Fifteen years after Kerney first learned of Todman’s history, conversations with her colleagues Maryum Saifee and Sharlina Hussain-Morgan led to the idea to immortalize his legacy by naming the cafeteria in the Harry S Truman Building after him. Just as several spaces in the building are named for former diplomats, they thought the dining area seemed a fitting tribute to remind future generations to challenge inequitable policies. With the assistance of the Secretary’s Office of Diversity and Inclusion, their proposal was accepted. The ceremony took place, Feb. 1, to coincide with the anniversary of the Greensboro lunch counter sit-in—a civil rights protest in 1960—and featured Secretary of State Antony Blinken delivering keynote remarks. The audience included other Department principals, Todman’s family members, friends, and former colleagues including former-director general Ambassador Ruth Davis, and DACOR’s President James Dandridge. Earlier that day, the Department hosted an interactive panel which was live streamed across the globe. The panelists discussed Todman’s legacy and its impact on the Department’s efforts to advance diversity, equity, inclusion, and accessibility.

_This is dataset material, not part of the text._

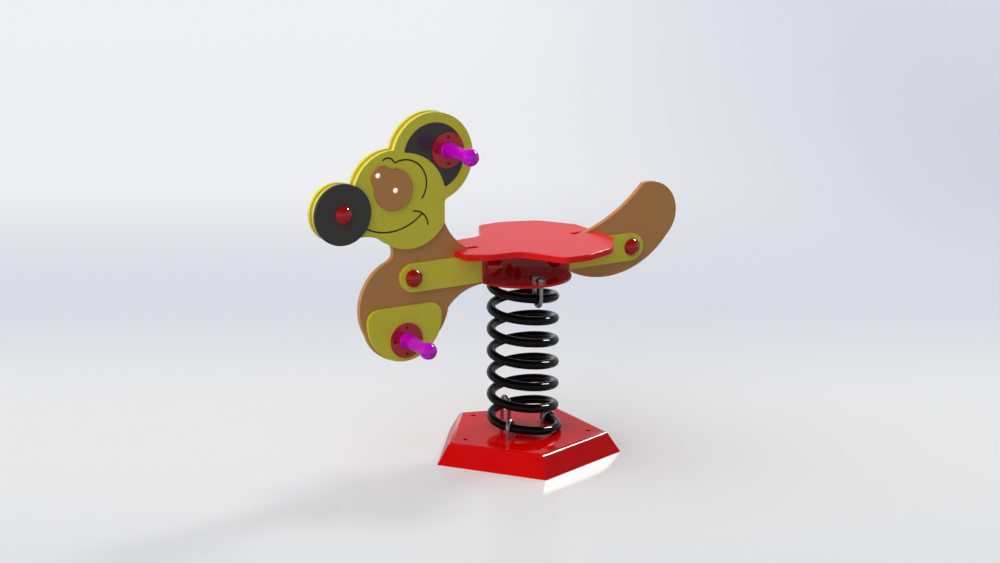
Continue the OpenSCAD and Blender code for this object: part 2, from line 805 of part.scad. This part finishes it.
// A grip tapers from its flange to a neck and ends in a domed knob.
module grip(at) {
    dome_r = knob_d / 2;
    root = grip_root_d / 2;
    neck = grip_len - neck_in * dome_r;
    color(violet) translate([at[0], outer_y + flange_t, at[1]]) rotate([-90, 0, 0]) difference() {
        rotate_extrude($fn = round_fn) {
            polygon([[0, 0], [root + foot_spread, 0], [root, foot_h], [root - taper_in, taper_from],
                [grip_neck_d / 2, neck], [0, neck]]);
            translate([0, grip_len - dome_r]) intersection() {
                circle(dome_r, $fn = small_fn);
                translate([0, -knob_back * dome_r]) square(2 * dome_r);
            }
        }
        translate([0, 0, -cut]) cylinder(d = grip_rod_d, h = grip_len * rod_depth + cut, $fn = small_fn);
    }
}

module hand_grip_left() { grip(hand_at); }
module hand_grip_right() { mirrored() hand_grip_left(); }
module foot_peg_left() { grip(peg_at); }
module foot_peg_right() { mirrored() foot_peg_left(); }

// The threaded rod that joins a pair of grips through all the boards.
module grip_rod(at) {
    half = outer_y + flange_t + grip_len * rod_depth;
    color(steel) along_y(at, grip_rod_d, -half, half);
}

module hand_rod() { grip_rod(hand_at); }
module foot_rod() { grip_rod(peg_at); }

module flange_screws_left() {
    color(steel) for (at = [hand_at, peg_at]) translate([at[0], outer_y, at[1]]) rotate([-90, 0, 0])
        for (a = screw_angles) rotate(a) translate([flange_screw_r, 0, 0])
            cylinder(d = screw_d, h = flange_t - screw_sunk, $fn = small_fn);
}

module flange_screws_right() { mirrored() flange_screws_left(); }

base_cover();
spring();
lower_u_bolts();
lower_nuts();
upper_u_bolts();
upper_nuts();
spring_disc();
bracket_left();
bracket_right();
bracket_bolts();
rail_bolts();
nose_bolt();
caps_left();
caps_right();
seat();
seat_screws();
core_panel();
head_plate_left();
head_plate_right();
nose_disc();
ear_inlay_left();
ear_inlay_right();
eye_plate_left();
eye_plate_right();
foot_plate_left();
foot_plate_right();
side_rail_left();
side_rail_right();
hand_flange_left();
hand_flange_right();
foot_flange_left();
foot_flange_right();
hand_grip_left();
hand_grip_right();
foot_peg_left();
foot_peg_right();
hand_rod();
foot_rod();
flange_screws_left();
flange_screws_right();
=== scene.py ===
"""A playground spring rider: an animal cut from coloured boards, on one steel coil spring.
Metres, +X to the animal's nose, +Y to the rider's left, +Z up, the ground at zero."""
import math

import bmesh
import bpy
from mathutils import Matrix, Vector


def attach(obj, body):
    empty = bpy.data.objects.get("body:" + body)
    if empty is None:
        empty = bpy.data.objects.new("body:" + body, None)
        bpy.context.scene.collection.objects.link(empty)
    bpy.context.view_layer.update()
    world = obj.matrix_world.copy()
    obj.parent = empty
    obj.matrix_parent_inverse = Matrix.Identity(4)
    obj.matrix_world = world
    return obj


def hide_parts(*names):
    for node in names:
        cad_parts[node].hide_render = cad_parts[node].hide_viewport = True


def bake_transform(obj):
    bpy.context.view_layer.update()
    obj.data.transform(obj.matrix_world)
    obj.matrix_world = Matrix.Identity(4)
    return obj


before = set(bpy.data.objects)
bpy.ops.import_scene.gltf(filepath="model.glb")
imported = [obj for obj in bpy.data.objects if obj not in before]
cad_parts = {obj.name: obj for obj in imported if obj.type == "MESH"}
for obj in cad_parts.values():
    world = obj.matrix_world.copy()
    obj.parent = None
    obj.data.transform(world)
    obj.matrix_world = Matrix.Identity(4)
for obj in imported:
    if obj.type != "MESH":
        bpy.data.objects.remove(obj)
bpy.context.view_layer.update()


# Camera
# The photographer stood in front of the animal's left shoulder, a little above the seat, with a
# long lens. The place and the lens were solved from the edges of the base, discs and spring.
eye = bpy.data.objects.new("camera", bpy.data.cameras.new("camera"))
bpy.context.scene.collection.objects.link(eye)
bpy.context.scene.camera = eye
eye.location = (2.7417, 4.4843, 1.7787)
looking_down, turned = 0.251, 0.538
eye.rotation_euler = (math.pi / 2 - looking_down, 0, math.pi - turned)
eye.data.lens = 79.2
eye.data.sensor_width = 36
eye.data.shift_x, eye.data.shift_y = 0.0, 0.0011
bpy.context.scene.view_settings.view_transform = "Standard"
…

Terence Todman Jr., a former lawyer for the Department said, “[My father’s] focus was not primarily on inclusion for inclusion’s sake, but rather on tapping all available talent and developing and treating them properly to achieve better outcomes. He worked for a more representative, equitable and, therefore, more effective institution.”
Yolonda Kerney is the diplomat in residence for the D.C. Metro Region.